While many Yale students were lying on beaches over spring break, Ella Smith ’05 was kneeling on the ground mixing cement to build the foundation of a house in Nicaragua. Smith, along with many others, decided to turn down typical spring break hotspots in favor of visiting the relatively unknown streets and villages of Latin America.
Over spring break, three service learning trips — to Nicaragua, El Salvador, and Cuba — were organized by the recently-created group Reach Out: The Yale College Partnership for International Service.
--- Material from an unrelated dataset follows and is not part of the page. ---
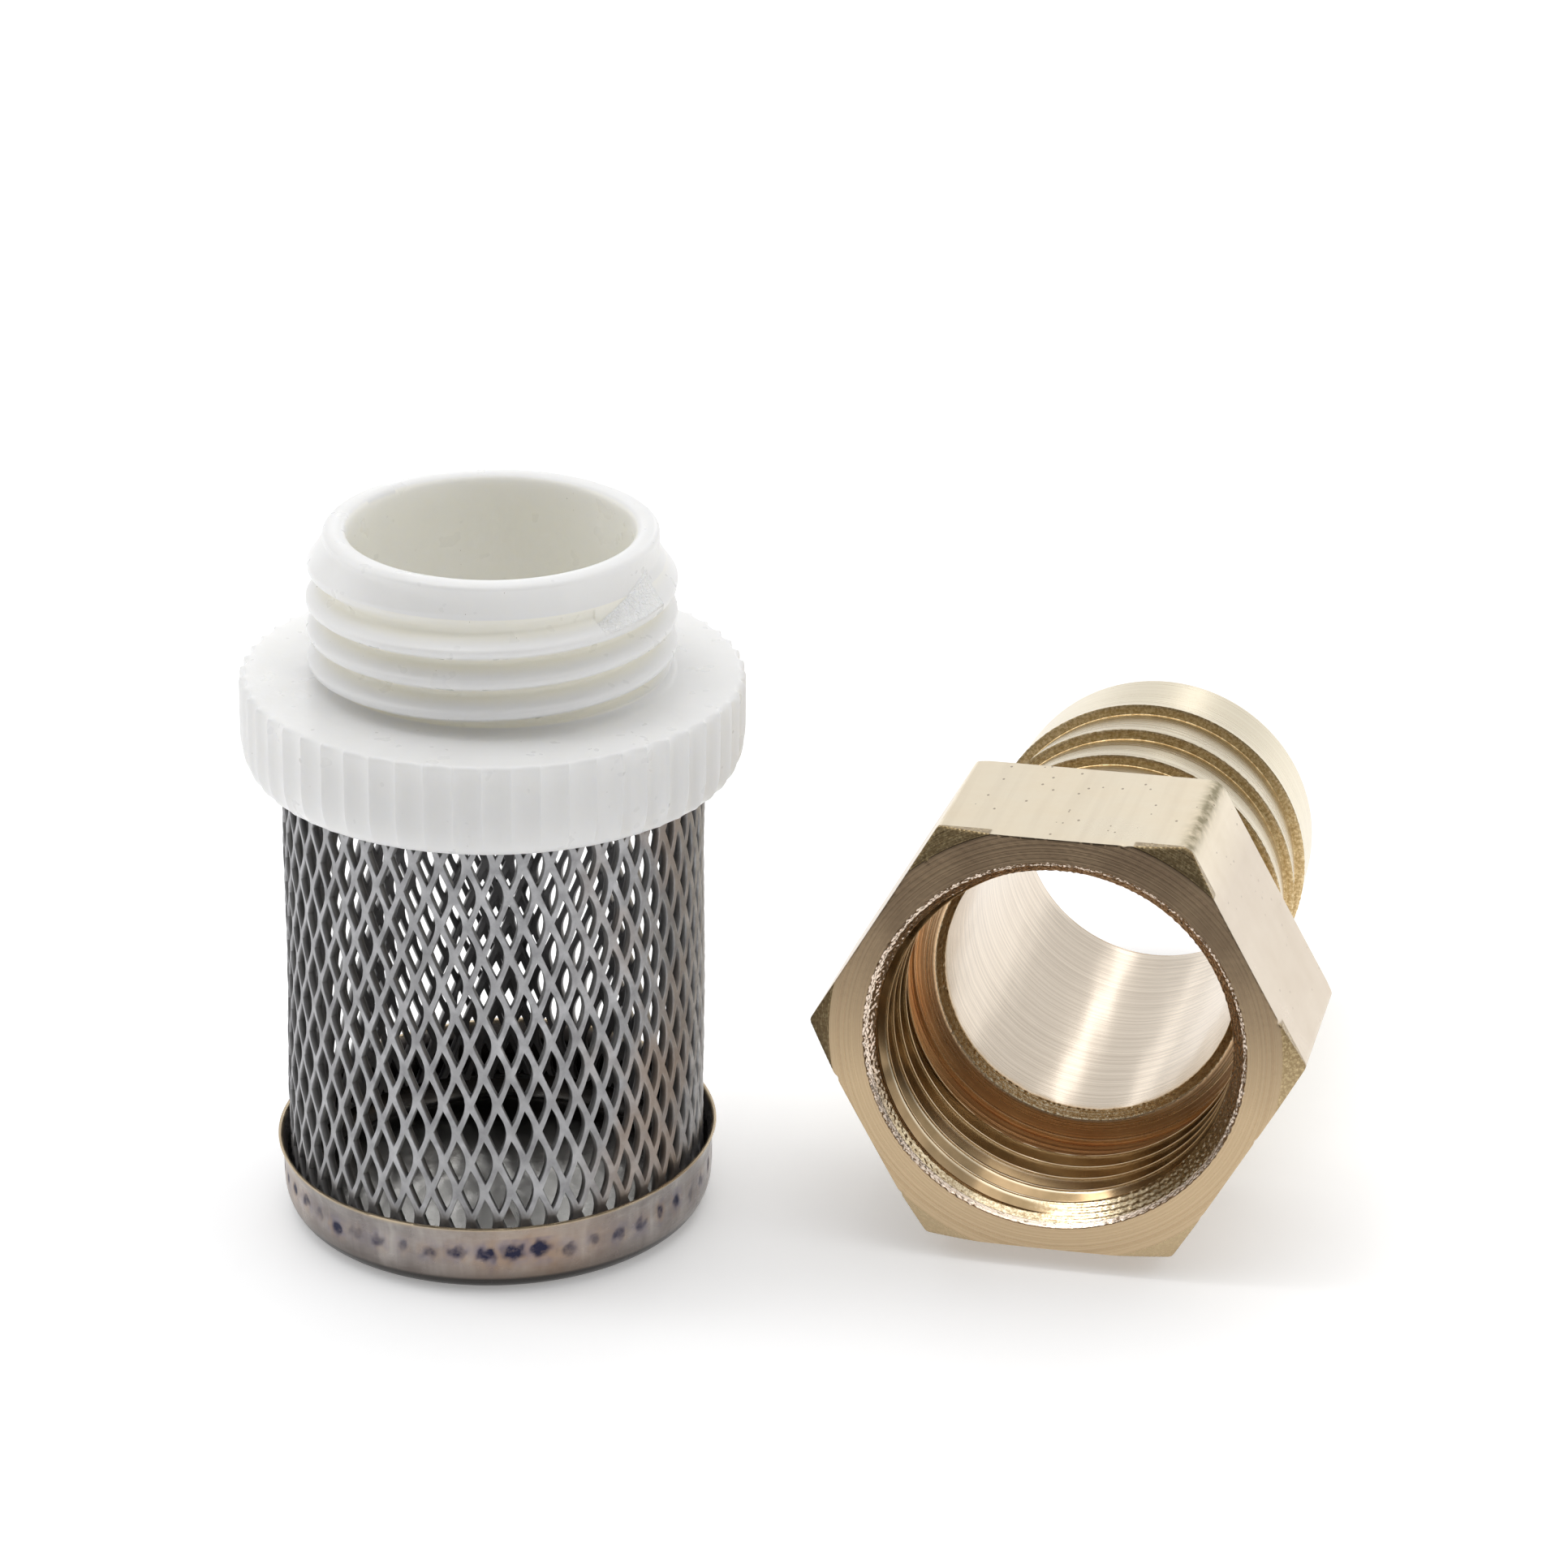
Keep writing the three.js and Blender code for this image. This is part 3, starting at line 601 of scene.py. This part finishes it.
class Look:
    """A node material, with short calls for the nodes that it needs."""

    def __init__(self, name):
        self.material = bpy.data.materials.new(name)
        self.material.use_nodes = True
        self.tree = self.material.node_tree
        self.shader = self.tree.nodes["Principled BSDF"]
        self.place = self.tree.nodes.new("ShaderNodeTexCoord").outputs["Object"]

    def set(self, **values):
        for key, value in values.items():
            self.shader.inputs[key.replace("_", " ")].default_value = value

    def link(self, value, socket):
        """Feeds a socket from another one, or sets it to a plain value."""
        if hasattr(value, "is_linked"):
            self.tree.links.new(value, socket)
        else:
            socket.default_value = value

    def attribute(self, name):
        node = self.tree.nodes.new("ShaderNodeAttribute")
        node.attribute_name = name
        return node.outputs["Fac"]

    def texture(self, kind, scale, stretch):
        """A procedural texture over the piece's own coordinates, stretched along each axis."""
        mapping = self.tree.nodes.new("ShaderNodeMapping")
        mapping.inputs["Scale"].default_value = stretch
        self.link(self.place, mapping.inputs["Vector"])
        node = self.tree.nodes.new(kind)
        node.inputs["Scale"].default_value = scale
        self.link(mapping.outputs["Vector"], node.inputs["Vector"])
        return node

    def noise(self, scale, detail=3.0, roughness=0.55, stretch=(1, 1, 1)):
        node = self.texture("ShaderNodeTexNoise", scale, stretch)
        node.inputs["Detail"].default_value = detail
        node.inputs["Roughness"].default_value = roughness
        return node.outputs["Fac"]

    def specks(self, scale, size, share, patch_scale, patch, stretch=(1, 1, 1)):
        """Small round specks in a share of the cells, gathered where a slow noise is high."""
        cells = self.texture("ShaderNodeTexVoronoi", scale, stretch)
        split = self.tree.nodes.new("ShaderNodeSeparateColor")
        self.link(cells.outputs["Color"], split.inputs["Color"])
        chosen = self.math("GREATER_THAN", split.outputs[0], share)
        near = self.math("LESS_THAN", cells.outputs["Distance"], size)
        gathered = self.span(self.noise(patch_scale, 2), patch - 0.03, patch + 0.03)
        return self.times(self.times(chosen, near), gathered)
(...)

Established in the fall of 2002 by five Yale undergraduates, Reach Out was founded to promote and facilitate international service among the student body.
Jocelyn Lippert ’04, one of the group’s founders, explained the importance of foreign service work for sustainable development.
“It’s really important to be able to see [these cultures] for yourself and to meet people who are struggling with the problems of the developing world,” she said.
Although all three trips offered students the opportunity to meet different people, explore other cultures and work for sustainable development, each trip was unique.
In conjunction with the Yale Hillel and the American Jewish World Service, three undergraduates, one graduate student and Rabbi Lina Grazier-Zerbarini traveled to El Salvador to work with a grass-roots organization known as La Coordinadora. Students lived in a house for volunteers but ate all meals with host families.
La Coordinadora is a group that helps small farmers become more efficient and works to establish stability for El Salvadorians suffering the aftermath of their Civil War, which ended in 1992. Students’ daily work included clearing land, painting, potting shells and performing similar reforestation-related activities. Not all work, however, was indirect and impersonal.
Acacia Clark ’04, the leader of the El Salvador trip, said students were able to get to know the farmers and form strong relationships with their host families. Students also had the chance to explore their Jewish heritage with a trip to the nation’s only synagogue.
Clark said she found it particularly interesting to talk to the people about their views on the war in Iraq, considering their recent experience with a war of their own.
“It was cool being able to talk to families about the war,” Clark said. She said most people did not support the war — there was even a peace rally while they were there — but Clark also pointed out that her host family was not aware that some citizens were suffering under the Iraqi government.
The students who traveled to Cuba found themselves in quite a different situation. Because of the stringent governmental laws, students were not able to live or eat meals with families, and instead had to stay in a guest house owned by the Small Farmers Association.
The 16 students on the trip were all students in Professor Alejandra Bronfman’s class, “Cuba Today: Problems and Promises of a Lasting Revolution.”
“Once they decided to take the trip, I thought it was really important for them to learn about Cuba before they went,” Bronfman said. “It’s a really complicated place, and I thought it would be to their benefit to know as much as possible before going.”
While visiting Cuba, students were expected to do a certain amount of research for an upcoming class project. In addition, students had the opportunity to meet with government officials, members of the community arts center and representatives from the Cuban Women’s Federation.
Although many students said they could feel the effects of Cuban government restrictions, Lippert said she was struck by the amount of misinformation Americans receive about Cuba.
“Being there was absolutely mind-blowing because the extent of misinformation we get in the U.S. about Cuba is unbelievable,” she said.
Lippert said every Cuban has free health care, the literacy rate is 96 percent, and people are living in relatively modest but modern housing. Lippert said she particularly enjoyed meeting a doctor and visiting his office.
“We made a big effort to meet people randomly and talk to them,” Lippert said.
Students on the third service learning trip visited Nicaragua. The trip was coordinated by the New Haven-Leon Sister City Project, a nongovernmental organization with branches in New Haven and Leon, Nicaragua. The group consisted of seven students, one Sister City employee and one city government representative. On this trip, students combined elements of the trips to Cuba and El Savador as they met with governmental representatives and performed service-oriented tasks while living with host families.
For Kate Waldeck ’05, the leader of the trip, traveling to Nicaragua was not a new experience. Waldeck, who is interested in international and rural medicine, visited Nicaragua last summer with a medical team. She said she noticed that much of what was being done to help sick people was not curing or preventing disease, but rather temporarily ameliorating pain. As a result, Waldeck said she wanted to take this more recent trip to work on sustainable development.
Smith said the people on her trip made the experience most memorable.
“I knew that I’d be doing great service and learning a lot, but two things were especially meaningful,” Smith said. “My host family was great. I now have contact with a family in Nicaragua who knows me — I e-mail them, and I am also going to send them a framed digital picture of us. Also, the Yale group was great. We were such an eclectic group of people, and we really bonded.”
Chad Harple ’06, who painted a church while exploring his religious heritage in El Salvador, had never been out of the country before this trip.
“Going on this trip made me realize how much there is to learn,” he said.